Casinos are run by organized crime
The casino players are not the only ones portrayed in a negative light in Hollywood movies, but owners and operators as well. Here are some examples:
- Casino (1995) – this is one of the best examples since it shows both gangster involvement in the casino and the operators appear to be degenerates and criminals;
- Walking Tall (2004) – the story of a man who returns to his hometown only to find a corrupt casino owner now controls it. He is also cheating by using loaded dice to get more money from the customers;
- The Godfather (1972) – the famous movie follows the story of the Corleone family, who is part of the Mafia and owns multiple casinos in Cuba and Las Vegas.

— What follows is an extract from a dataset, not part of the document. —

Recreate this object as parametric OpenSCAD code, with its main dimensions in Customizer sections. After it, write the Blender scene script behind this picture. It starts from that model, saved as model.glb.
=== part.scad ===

While organized crime has been involved in gambling businesses in the past, this is no longer the case. Some of these movies, such as Casino and The Godfather, are partially based on real events and accurately depict the organized crime involvement in gambling in the past. However, nowadays, companies run casinos, and some have huge teams with employees in different countries.

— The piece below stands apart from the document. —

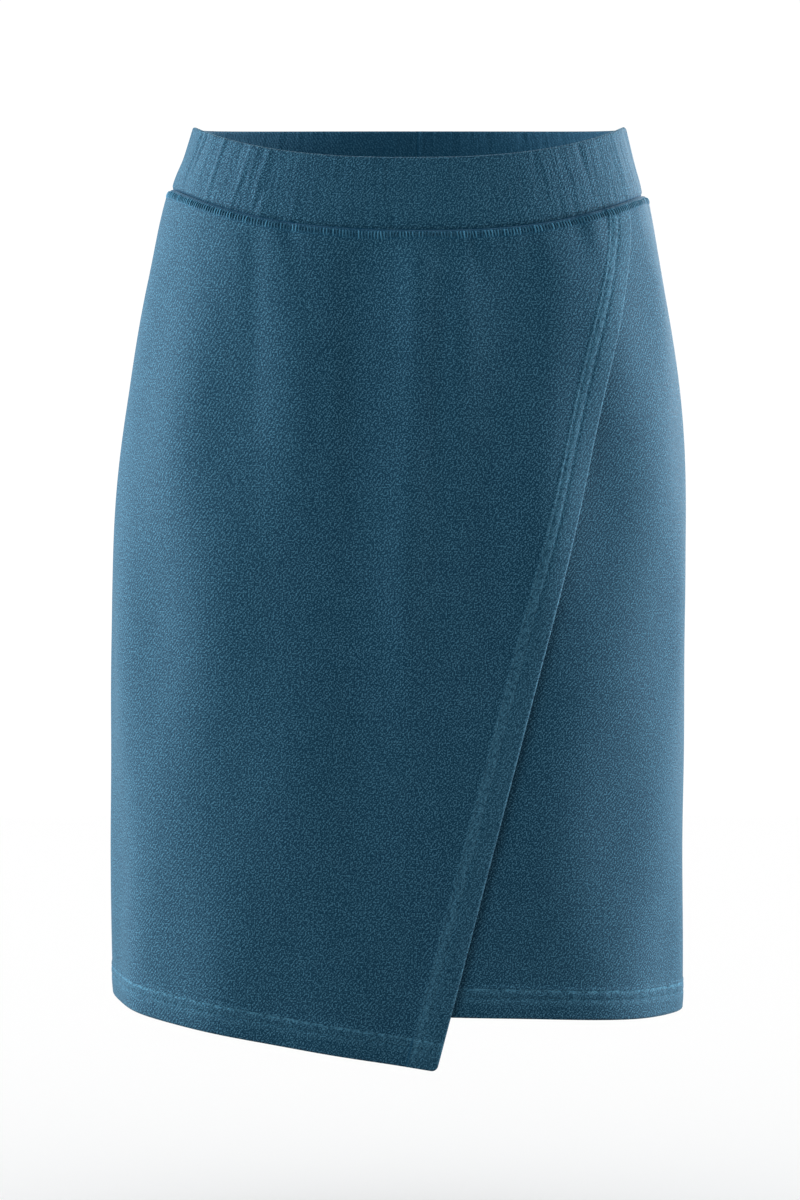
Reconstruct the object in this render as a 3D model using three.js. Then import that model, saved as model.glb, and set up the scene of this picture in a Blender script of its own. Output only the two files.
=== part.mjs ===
// A knee-length wrap skirt in soft cotton twill, filled out as when it is worn, with nobody in it.
// Millimetres. X runs to the viewer's right, Y away from the viewer (the front faces -Y), Z up.
// The origin is the middle of the waist, about half-way up the waistband.
//
// Every piece lies on one rounded body form. A place on the form is an angle and a level: the angle
// is 0 at the right side, a quarter turn at centre front, a half turn at the left side and three
// quarters of a turn at centre back. A piece's faces are so many millimetres out from the form.
import * as THREE from 'three';

// ---- Cloth ----
const CLOTH = 1.4;              // thickness of one layer
const GAP = 0.3;                // clearance at seams and between a panel and its turned edge
const TURNING = 20;             // width of the turned hems and of the wrap edge's facing
const CLOTH_LOOK = { color: 0x3c647c, roughness: 0.92, metalness: 0 };
const BAND_LOOK = { color: 0x3a617a, roughness: 0.94, metalness: 0 };

// ---- Body form: half-width and depths at the waist seam, the hips and the hem ----
const SEAM_LEVEL = -19;
const HIP_LEVEL = -280;
const HEM_LEVEL = -560;
const HALF_WIDTH = { seam: 155.6, hip: 186.3, hem: 183.4 };
const FRONT_DEPTH = { seam: 111, hip: 124, hem: 122 };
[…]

In conclusion, there is an ambivalence when it comes to gambling in Hollywood movies: it is either portrayed as a classy, glamorous, and exciting activity, or they make both owners and players look like criminals or frauds. Some of them are inspired by true stories, but things have massively improved since the early days of gambling. However, movies have to be entertaining and fun to watch, so exaggerating certain aspects is part of the vision.